Alternatively (or additionally), in case the personal care device 2 is capable of automatically triggering a light pulse when conditions are suitable (e.g. the personal care device 2 is in contact with the skin, the skin tone of the skin with which the personal care device 2 is in contact is suitable for receiving the light pulse, etc.), the signal may be provided to the control unit of the personal care device 2, and the control unit may use the signal as a reference factor for deciding whether or not to treat the skin area currently adjacent to the aperture 10 with the energy pulse.

Accordingly, an improved system and method are provided that are capable of determining whether contact is made between the skin and a personal care device.

Variations to the disclosed embodiments can be understood and effected by those skilled in the art in practicing the principles and techniques described herein, from a study of the drawings, the disclosure, and the appended claims.
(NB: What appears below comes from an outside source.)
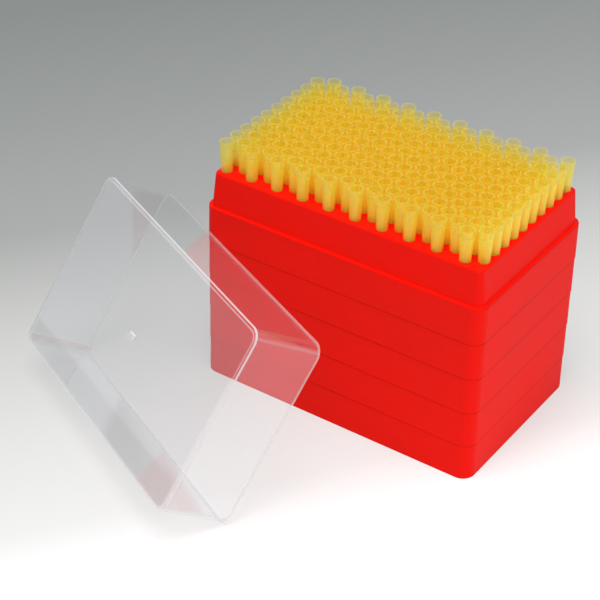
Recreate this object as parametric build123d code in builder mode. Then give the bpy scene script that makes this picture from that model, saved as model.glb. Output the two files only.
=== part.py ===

In the claims, the word "comprising" does not exclude other elements or steps, and the indefinite article "a" or "an" does not exclude a plurality. A single processor or other unit may fulfill the functions of several items recited in the claims. The mere fact that certain measures are recited in mutually different dependent claims does not indicate that a combination of these measures cannot be used to advantage. A computer program may be stored or distributed on a suitable medium, such as an optical storage medium or a solid-state medium supplied together with or as part of other hardware, but may also be distributed in other forms, such as via the internet or other wired or wireless telecommunication systems. Any reference signs in the claims shall not be construed as limiting the scope.